Maria Flor em vez de aproveitar a oportunidade, talvez única, de contracenar com sir Anthony Hopkins, parecia que estava rodando um filme da Xuxa, bastante aquém do que o papel pedia, e do drama que se desenrolou. Para mim ela parece fazer sempre o papel dela mesma. Mas a curta amizade da personagem dela com o do Hopkins foi o que me emocionou.
Curiosidades que li sobre o filme e considero interessantes: o Fernando Meirelles disse que tinha um pouco de medo do Anthony Hopkins, mas que ele revelou ser uma pessoa de bem com a vida e muito gentil. Falou que ainda se surpreende por quererem trabalhar com ele, por causa da sua idade.
A história que o personagem dele conta é real, é a história dele, só não sei até que ponto. Ele é alcoólatra e tem uma filha.
O Ben Foster é conhecido por ser um “ator do método”, do tipo que incorpora o personagem até o final da filmagem. O diretor disse que ele chegou dez dias antes de começaram a rodar, e era como se ele fosse mesmo um criminoso sexual saído da cadeia. Não cumprimentava nem a Maria Flor, passava por ela direto. Segundo o Meirelles, em três anos, ele vai ser o cara.
Voltei pra esclarecer que fiquei com dó da mulher que estava a fim do muçulmano, a Valentina; não fiquei com dó dele. Ela já estava preparada psicologicamente pra ter um relacionamento com ele, mas levou uma rasteira, foi empurrada do 15º andar. Ele estava em conflito, e optou pelo fanatismo.

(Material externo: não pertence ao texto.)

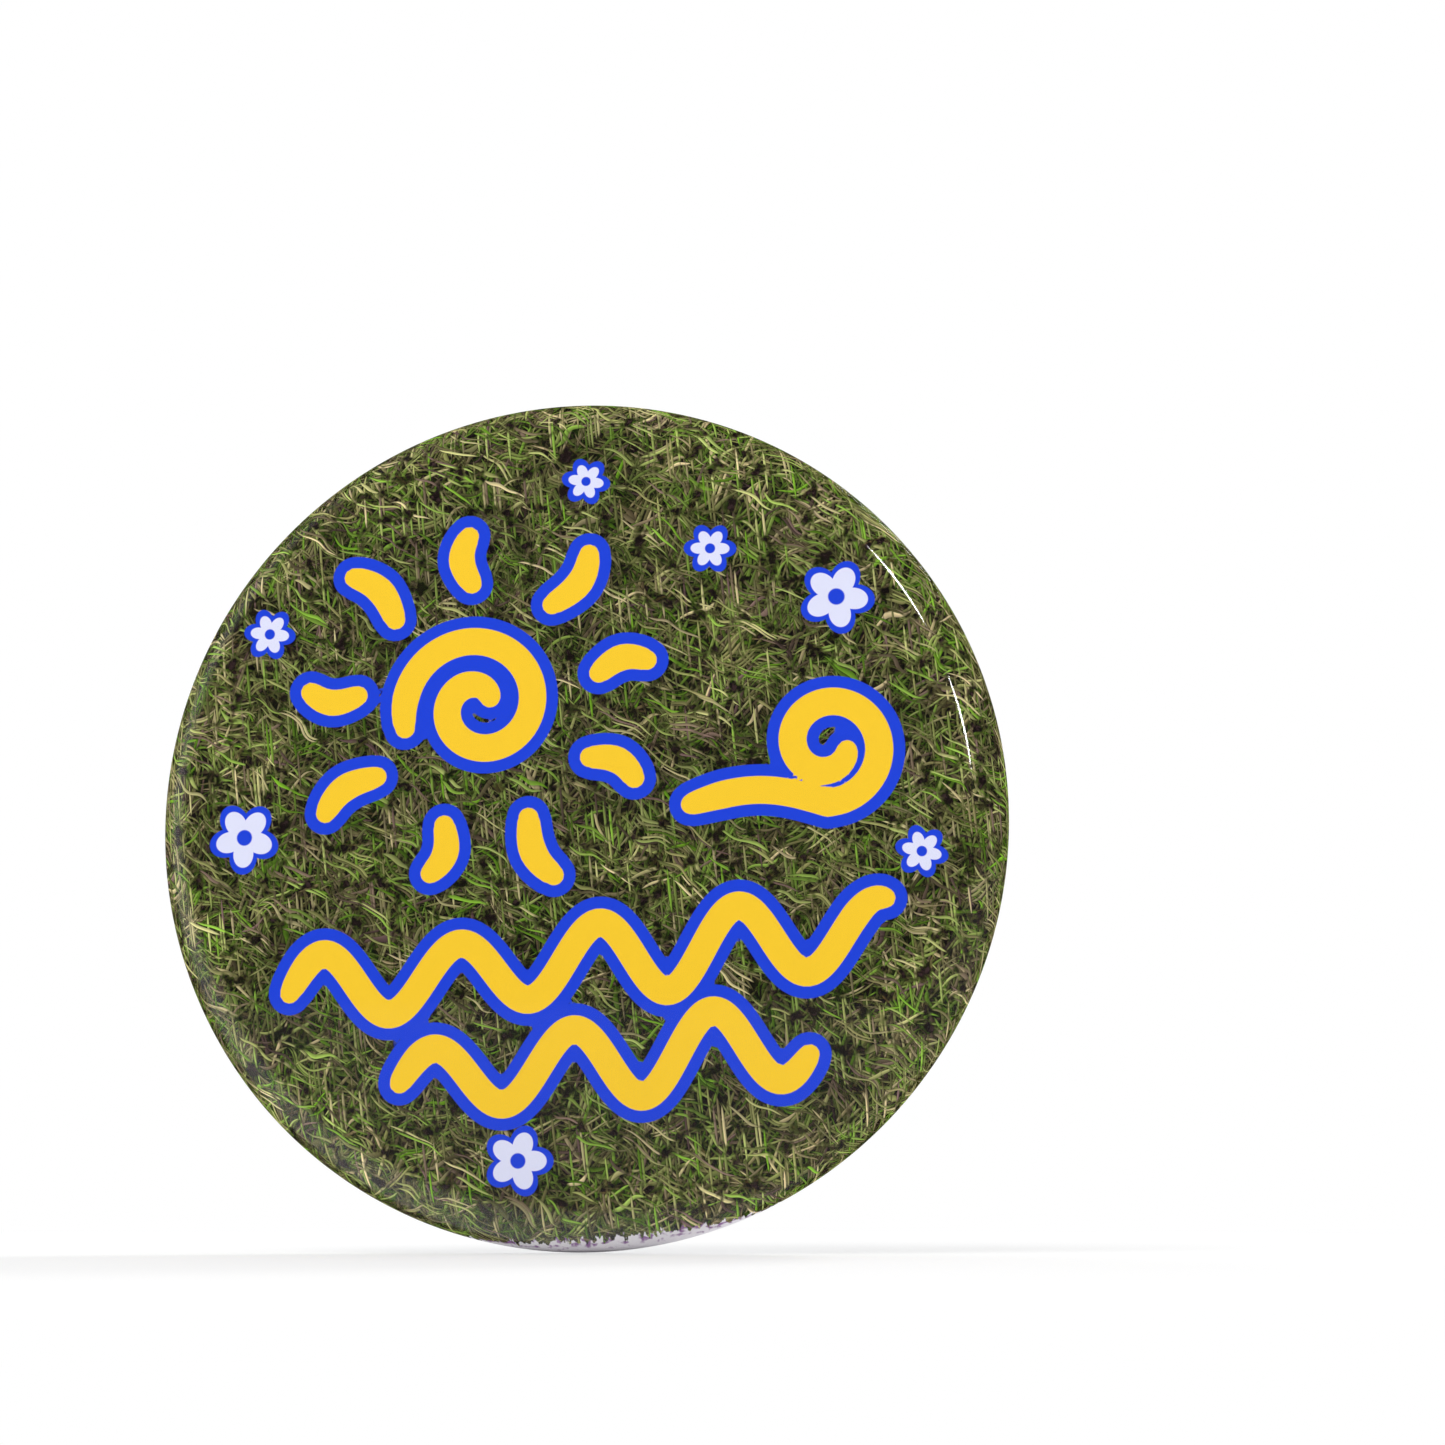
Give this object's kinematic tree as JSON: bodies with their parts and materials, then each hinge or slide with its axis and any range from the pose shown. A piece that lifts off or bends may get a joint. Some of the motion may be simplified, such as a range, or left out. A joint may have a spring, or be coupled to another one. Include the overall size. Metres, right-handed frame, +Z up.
{
  "type": "button badge",
  "caption": "Round button badge: printed paper under a clear film on a domed shell, with a dished metal back and a sprung wire pin that hooks shut.",
  "frame": {"origin": "middle of the badge's box, which is on the axis of its round face, halfway between the face and the top of the pin's hook", "axes": "-Y out of the printed face, +Y out of the metal back, +Z up as the badge is worn, +X to the right as seen from the front and along the pin towards its hook"},
  "size_m": [0.0572, 0.0072, 0.0572],
  "materials": {
    "clear_film": "clear polyester film, glossy",
    "printed_paper": "colour print on thin coated paper",
    "bare_tinplate": "bare tinned steel",
    "brushed_plate": "tinned steel with fine straight rolling streaks, satin",
    "spring_wire": "smooth drawn spring steel wire"
  },
  "bodies": {
    "badge_body": {"film_disc": "clear_film", "print_disc": "printed_paper", "front_shell": "bare_tinplate", "back_plate": "brushed_plate", "pin_base_wire": "spring_wire", "pin_coil": "spring_wire"},
    "needle": {"pin_needle": "spring_wire"}
  },
  "joints": [
    {"name": "needle_open", "type": "hinge", "parent": "badge_body", "child": "needle", "pos_m": [-0.01344, 0.00253, 0.0079], "axis": [0.72, 0.6789, -0.144], "range_deg": [0, 110]}
  ]
}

Sérgio, acho que ocorreu um erro de digitação: o nome do filme você certamente sabe que é 21 Gramas.
Jussara, querida, muito obrigado por tudo: pelas opiniões, sempre interessantes, inteligentes, pelas informações – e pela correção do meu erro de digitação. Você é bárbara.
Um abraço.
Sérgio
Também gostei muito do filme mas,o que não gostei,não é exatamente o fato de ele não se aprofundar em alguns personagens (alguns até sim)mas notar que algumas histórias ficaram mal terminadas.São muitos personagens – Uma prostituta,um gangster,um religioso fanático um executivo,sua esposa,a irmã da prostituta
um criminoso sexual e, outros mais.
Será que foi isso? Faltou tempo para dar acabamento à todos? Foi proposital? Ou fazia parte do roteiro,cabendo a nós, darmos o nosso final,à essas histórias tal qual um filme com final em aberto?
Achei que o personagem do Ben Foster devería ter uma participação maior,é um grande ator.

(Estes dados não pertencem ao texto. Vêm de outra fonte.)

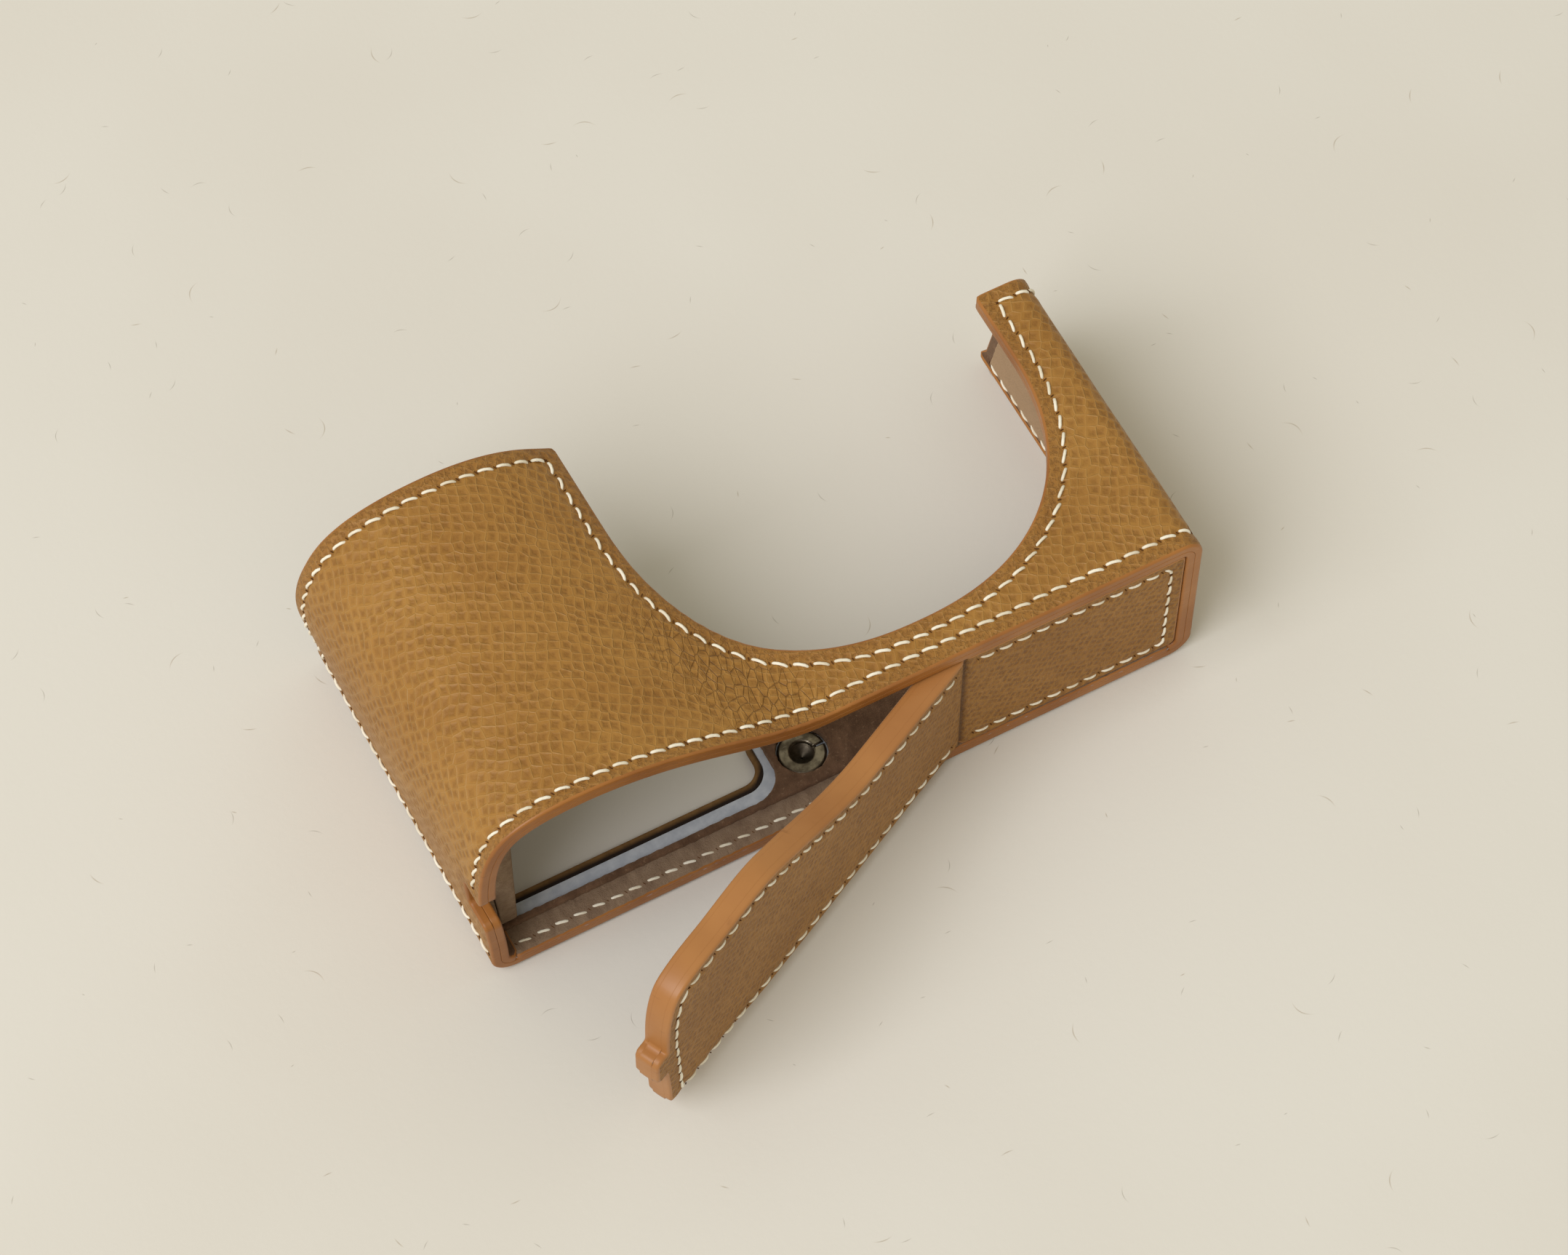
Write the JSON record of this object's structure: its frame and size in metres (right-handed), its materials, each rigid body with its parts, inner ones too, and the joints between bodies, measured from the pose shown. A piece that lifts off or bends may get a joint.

Lembro dele em “refém” e “o mensageiro”.
Também achei a Maria Flor bem fraquinha;não soube aproveitar a chance de atuar ao lado desse “monstro” Hopkins. Aquela cena na reunião dos AA,Hopkins brilhou demais.
Como eu disse,gostei deste filme mas gostei mais de ” O jardineiro fiel ” e ” Ensaio sôbre a cegueira “.
Caríssimo Sérgio,
Eu que agradeço tantos bons elogios (elogios só podem ser bons, mas a redundância é proposital) que nem sei se mereço (elogios de amigo são suspeitos). Isso que é começar o ano com o pé direito!
Abraços.
Ivan,
Geralmente um filme desse tipo é assim mesmo. Neste caso, ele quis mostrar a decisão dos personagens quando eles se viram à frente de um caminho com bifurcação. Cada um tomou sua decisão, e dali em diante seguiu com sua vida; mas não tem como o filme dizer o que veio depois. Isso só foi mostrado no caso do personagem do Jude Law, que voltou às boas com a mulher. Como o giro é de 360 graus, e a história começou com ele, nada mais natural que terminasse com ele também.
Jussara,
Valeu pelo esclarecimento; acredito que é isso mesmo que voce disse.

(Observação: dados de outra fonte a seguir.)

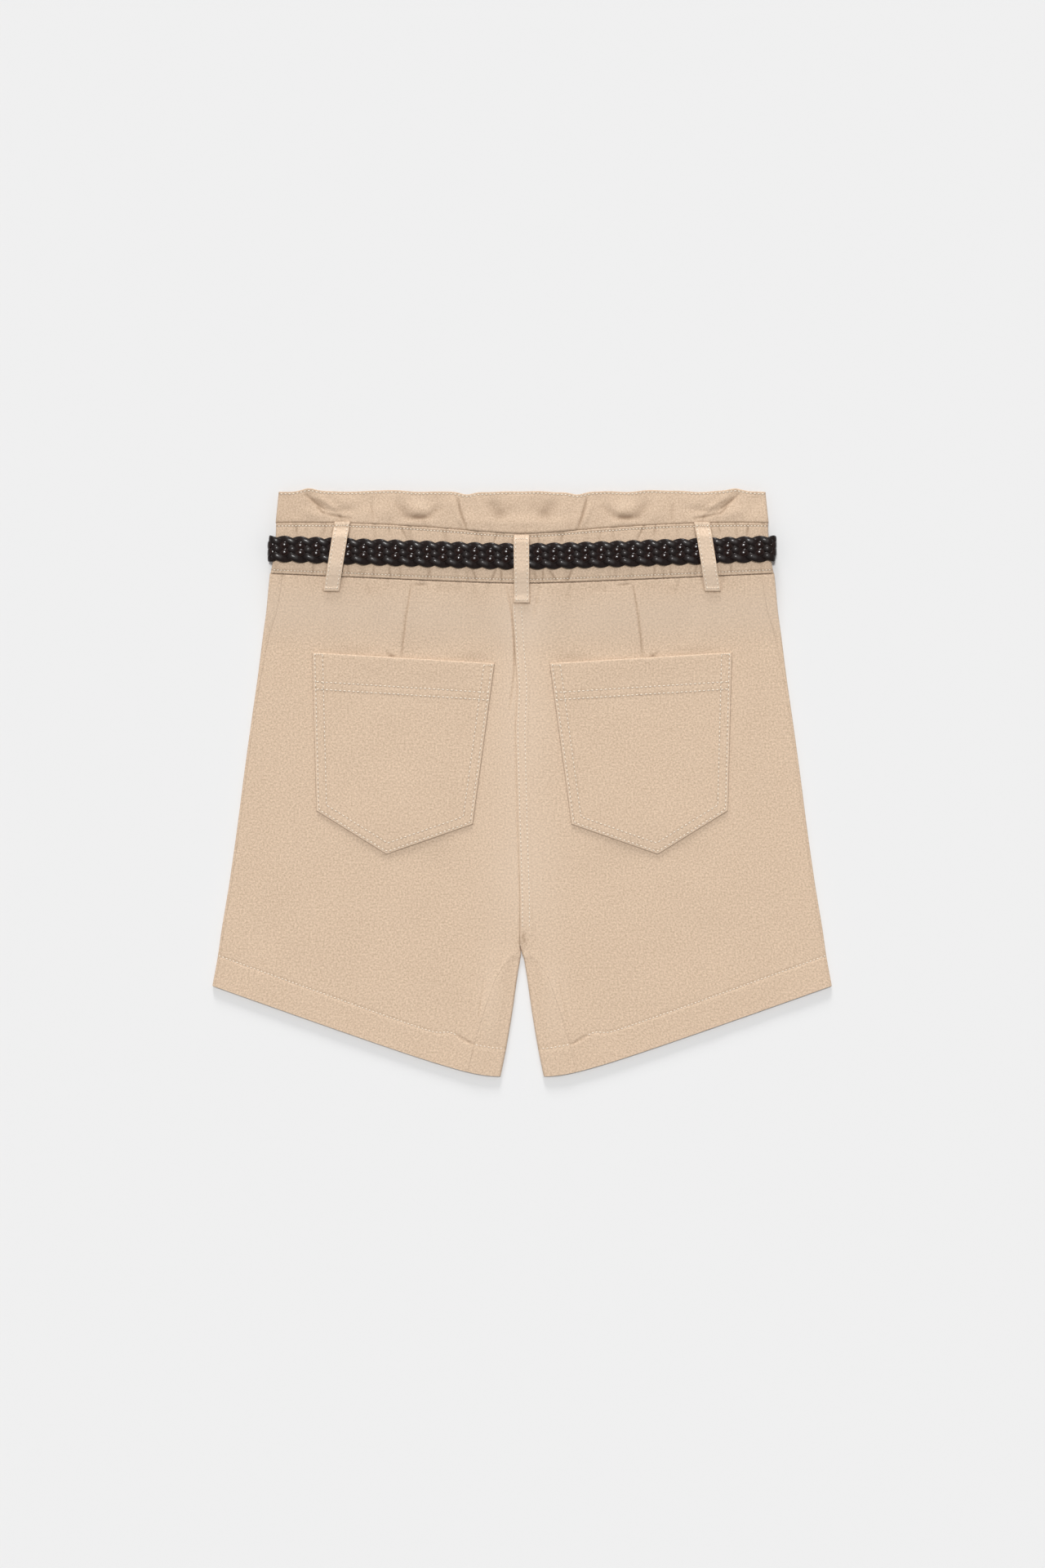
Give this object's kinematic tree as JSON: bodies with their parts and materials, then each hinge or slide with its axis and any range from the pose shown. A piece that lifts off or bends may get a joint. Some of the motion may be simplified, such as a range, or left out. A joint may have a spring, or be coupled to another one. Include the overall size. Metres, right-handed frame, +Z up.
{
  "type": "chino shorts",
  "caption": "Cotton chino shorts with a frilled elastic waist, patch pockets and a braided leather belt in its loops, laid flat with the back up",
  "frame": {"origin": "centre of the bottom of the bounding box, on the surface that the shorts lie on", "axes": "+X across the shorts towards the image right, +Y from the hems to the waist, +Z up through the back of the shorts"},
  "size_m": [0.4706, 0.4463, 0.0144],
  "materials": {
    "twill": "beige cotton twill with a slight satin face",
    "leather": "very dark brown polished leather cord"
  },
  "bodies": {
    "root": {"back_left": "twill", "back_right": "twill", "front_left": "twill", "front_right": "twill", "waistband_back": "twill", "waistband_front": "twill", "ruffle_back": "twill", "ruffle_front": "twill", "pocket_left": "twill", "pocket_right": "twill", "loop_back_left": "twill", "loop_back_centre": "twill", "loop_back_right": "twill", "loop_front_left": "twill", "loop_front_right": "twill", "belt_braid": "leather", "belt_tab_left": "leather", "belt_tab_right": "leather", "belt_keeper": "leather"}
  },
  "joints": []
}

Exatamente como dizes, a história do Jude Law com a esposa teve acabamento mas, é como dizes também,começou com ele termina com ele.
Aliás, de todas as histórias foi a que achei mais fraquinha.
Fôste exata sôbre a Valentina,foi uma baita de uma rasteira,um tombo lá das alturas,o cara puxou o tapete dela com jeito …
Obs: vou além do Meirelles,para mim, o Ben Foster já é o cara.
Assim como o Sergio, gosto muito de ler teus comentários, Jussara. Eu disse certa vez aqui no site, que voce enxerga longe.
Um abraço, amiga. Mais uma vez, valeu !!